|Raspberry and Pineapple Jams (click to enlarge)|
Now I love it when we have fruit that we haven’t finished eating or that has gotten a bit too ripe for our tastes.
Now I get to use it to make micro batches of jam!
We had 2 half-pints of raspberries, so that made 1 half-pint jar of jam.
We also had 1.5 cups of fresh pineapple leftover, so that made 3/4 of a half-pint jar of jam.
Delicious. I didn’t seed the raspberries because it’s too much work, but it makes for a very seedy jam.

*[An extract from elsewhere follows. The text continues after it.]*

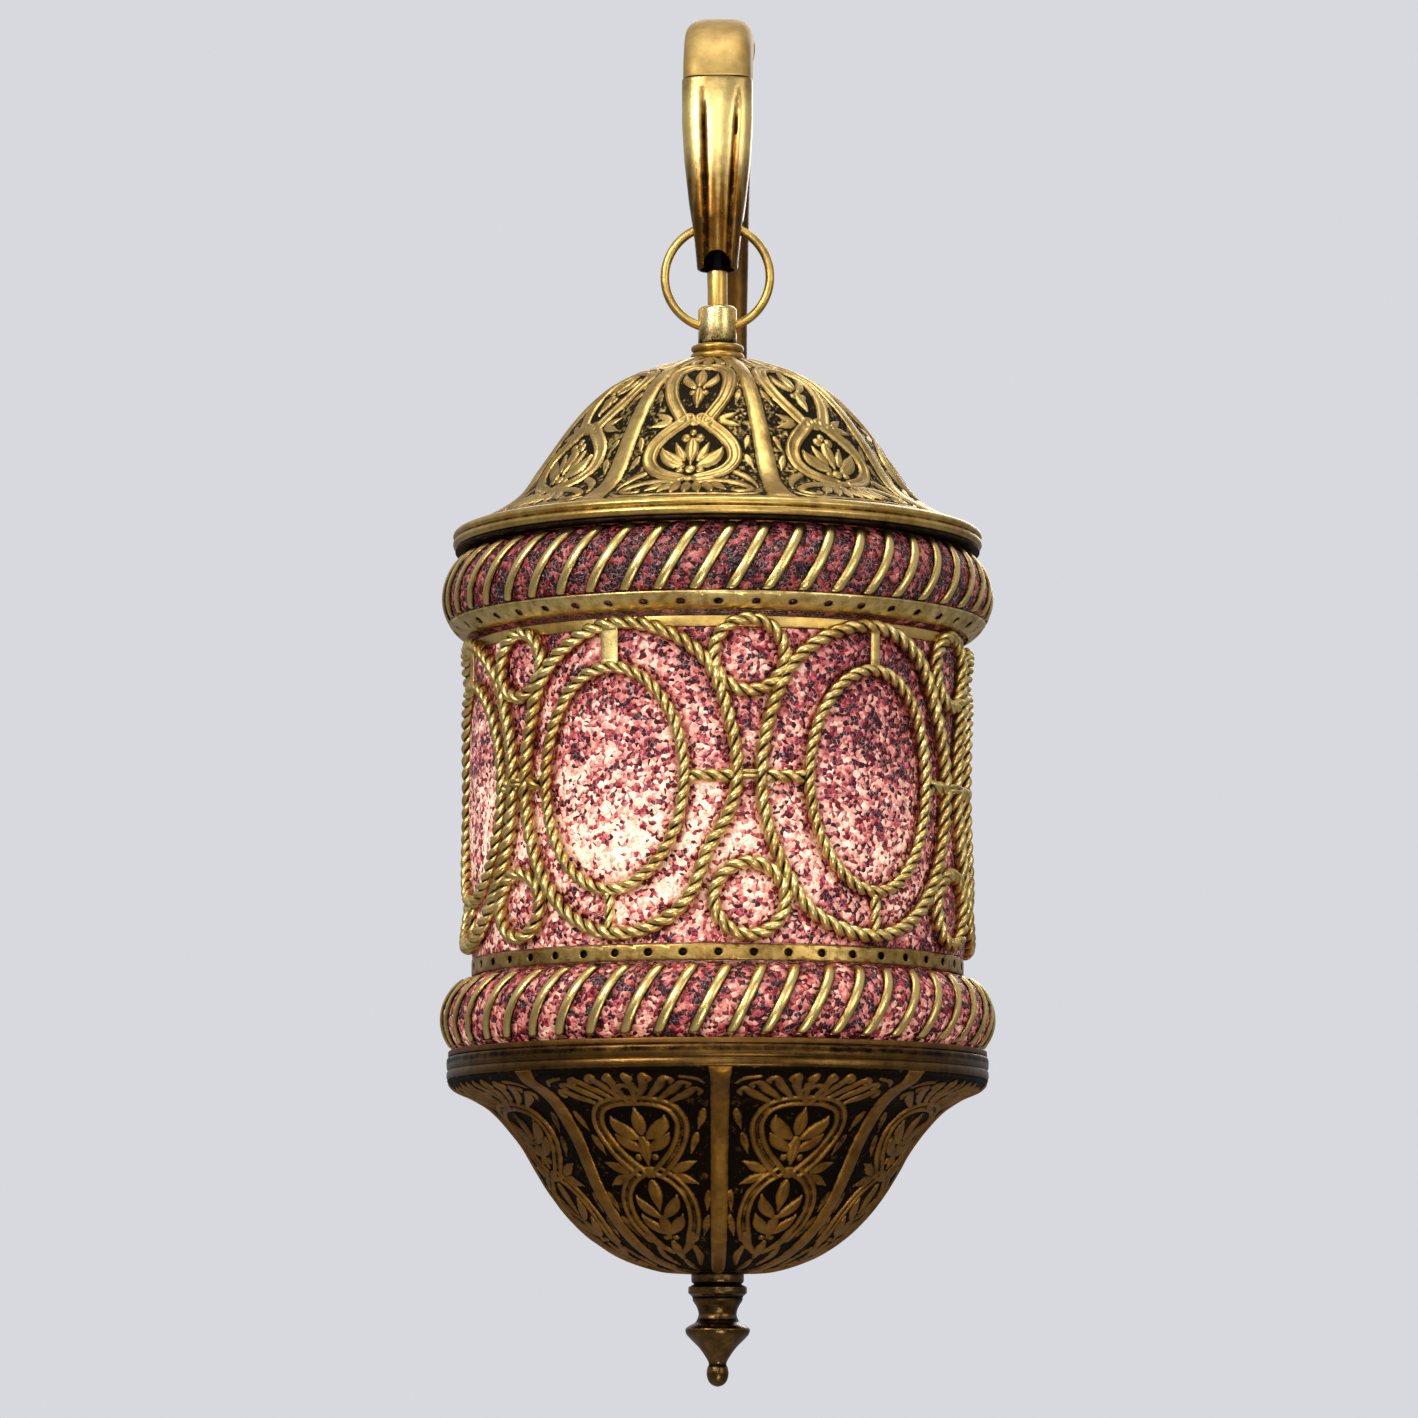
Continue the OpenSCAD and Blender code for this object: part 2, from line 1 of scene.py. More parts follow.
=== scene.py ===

Maybe next time I’ll mash them and get rid of some of the seeds before I cook it.
Ingredients for Raspberry Jam:
2 half-pints raspberries
8 tbsp sugar
1 tsp lemon juice
Ingredients for Pineapple Jam:
1.5 cups fresh pineapple (make sure to mash it or blend it first, chopping doesn’t break it down enough)
6 tbsp sugar (this pineapple was overripe and very sweet, didn’t need more sugar)
2 tsp lemon juice
Cook each batch in a small pot at medium heat. Let cook at rolling bubble until thickened and the spoon is coated with jam when removed from pot. pour into sanitized half-pint jelly jars. Refrigerate after vacuum seal is set and jars are cooled.